#### [AIM OF THE TASK]
What is needed is an exact copy of the lines from the line containing "const bail = new THREE.Group();" to the line containing "imported = [obj", both lines included, and nothing else.

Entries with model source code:
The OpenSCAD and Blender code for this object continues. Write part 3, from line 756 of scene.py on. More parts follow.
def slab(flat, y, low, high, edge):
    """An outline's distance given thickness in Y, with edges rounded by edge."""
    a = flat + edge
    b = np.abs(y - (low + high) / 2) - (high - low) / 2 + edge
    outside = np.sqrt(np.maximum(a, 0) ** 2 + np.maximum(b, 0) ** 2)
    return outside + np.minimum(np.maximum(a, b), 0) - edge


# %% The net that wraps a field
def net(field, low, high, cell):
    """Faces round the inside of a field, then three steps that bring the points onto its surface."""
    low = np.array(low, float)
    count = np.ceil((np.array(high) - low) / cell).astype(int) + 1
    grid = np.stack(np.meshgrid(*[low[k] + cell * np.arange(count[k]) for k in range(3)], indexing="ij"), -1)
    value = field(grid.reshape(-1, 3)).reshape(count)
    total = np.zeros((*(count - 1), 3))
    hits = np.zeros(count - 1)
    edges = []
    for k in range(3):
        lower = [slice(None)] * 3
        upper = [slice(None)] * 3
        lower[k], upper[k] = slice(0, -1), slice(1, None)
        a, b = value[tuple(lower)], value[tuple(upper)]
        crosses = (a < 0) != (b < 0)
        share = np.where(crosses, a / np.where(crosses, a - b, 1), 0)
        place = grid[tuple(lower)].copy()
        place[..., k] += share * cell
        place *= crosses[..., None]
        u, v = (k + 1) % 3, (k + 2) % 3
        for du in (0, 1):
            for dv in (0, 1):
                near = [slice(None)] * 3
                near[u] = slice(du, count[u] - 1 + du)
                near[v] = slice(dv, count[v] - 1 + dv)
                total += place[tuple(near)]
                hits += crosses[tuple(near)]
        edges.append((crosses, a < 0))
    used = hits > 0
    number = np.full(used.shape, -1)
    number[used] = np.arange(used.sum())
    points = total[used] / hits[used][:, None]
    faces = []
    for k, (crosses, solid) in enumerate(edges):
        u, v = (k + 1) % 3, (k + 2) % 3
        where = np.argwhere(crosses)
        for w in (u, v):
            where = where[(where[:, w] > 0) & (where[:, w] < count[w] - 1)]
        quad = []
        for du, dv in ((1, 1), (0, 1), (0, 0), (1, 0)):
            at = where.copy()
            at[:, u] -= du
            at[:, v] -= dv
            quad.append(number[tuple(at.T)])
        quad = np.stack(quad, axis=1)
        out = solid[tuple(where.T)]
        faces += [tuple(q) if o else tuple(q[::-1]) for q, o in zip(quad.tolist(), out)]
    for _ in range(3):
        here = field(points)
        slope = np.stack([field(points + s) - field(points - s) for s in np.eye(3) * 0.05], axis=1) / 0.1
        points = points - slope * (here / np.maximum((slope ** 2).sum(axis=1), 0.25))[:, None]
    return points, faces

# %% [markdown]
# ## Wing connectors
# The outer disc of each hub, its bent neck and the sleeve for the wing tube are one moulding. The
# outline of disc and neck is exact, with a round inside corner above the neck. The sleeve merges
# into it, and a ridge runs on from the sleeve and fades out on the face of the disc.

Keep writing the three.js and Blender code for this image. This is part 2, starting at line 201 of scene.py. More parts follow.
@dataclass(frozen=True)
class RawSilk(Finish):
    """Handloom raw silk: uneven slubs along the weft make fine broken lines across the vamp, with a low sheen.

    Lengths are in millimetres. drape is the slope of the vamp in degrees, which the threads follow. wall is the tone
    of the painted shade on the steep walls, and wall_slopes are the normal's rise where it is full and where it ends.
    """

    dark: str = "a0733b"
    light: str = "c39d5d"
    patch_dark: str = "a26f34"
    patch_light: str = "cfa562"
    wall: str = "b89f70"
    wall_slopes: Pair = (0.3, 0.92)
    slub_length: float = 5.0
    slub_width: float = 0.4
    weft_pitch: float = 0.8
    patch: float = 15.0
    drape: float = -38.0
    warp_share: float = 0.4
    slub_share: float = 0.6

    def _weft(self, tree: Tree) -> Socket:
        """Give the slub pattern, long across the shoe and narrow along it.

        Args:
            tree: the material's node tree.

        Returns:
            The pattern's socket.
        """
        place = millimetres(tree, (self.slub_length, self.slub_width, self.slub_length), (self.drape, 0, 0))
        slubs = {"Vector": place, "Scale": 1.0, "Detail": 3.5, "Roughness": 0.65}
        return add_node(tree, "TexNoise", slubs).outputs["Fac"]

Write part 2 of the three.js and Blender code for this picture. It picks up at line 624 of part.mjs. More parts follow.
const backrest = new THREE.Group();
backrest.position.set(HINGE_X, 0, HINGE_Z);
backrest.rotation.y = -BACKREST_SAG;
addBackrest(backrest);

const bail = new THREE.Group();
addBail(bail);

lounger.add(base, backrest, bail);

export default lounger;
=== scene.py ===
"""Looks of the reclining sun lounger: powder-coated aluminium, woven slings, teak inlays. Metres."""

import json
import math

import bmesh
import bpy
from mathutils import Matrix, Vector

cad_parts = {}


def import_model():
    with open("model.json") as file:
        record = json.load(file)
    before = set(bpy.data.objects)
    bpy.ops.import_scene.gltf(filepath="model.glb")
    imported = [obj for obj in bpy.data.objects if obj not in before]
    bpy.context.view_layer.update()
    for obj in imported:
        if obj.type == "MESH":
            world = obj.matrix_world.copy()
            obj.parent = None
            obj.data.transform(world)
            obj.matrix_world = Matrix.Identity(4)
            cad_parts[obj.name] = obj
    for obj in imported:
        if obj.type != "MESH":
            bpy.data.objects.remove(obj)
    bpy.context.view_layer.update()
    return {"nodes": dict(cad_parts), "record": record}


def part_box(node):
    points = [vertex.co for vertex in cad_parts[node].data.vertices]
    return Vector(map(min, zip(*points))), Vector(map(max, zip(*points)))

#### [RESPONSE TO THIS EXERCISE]
const bail = new THREE.Group();
addBail(bail);

lounger.add(base, backrest, bail);

export default lounger;
=== scene.py ===
"""Looks of the reclining sun lounger: powder-coated aluminium, woven slings, teak inlays. Metres."""

import json
import math

import bmesh
import bpy
from mathutils import Matrix, Vector

cad_parts = {}


def import_model():
    with open("model.json") as file:
        record = json.load(file)
    before = set(bpy.data.objects)
    bpy.ops.import_scene.gltf(filepath="model.glb")
    imported = [obj for obj in bpy.data.objects if obj not in before]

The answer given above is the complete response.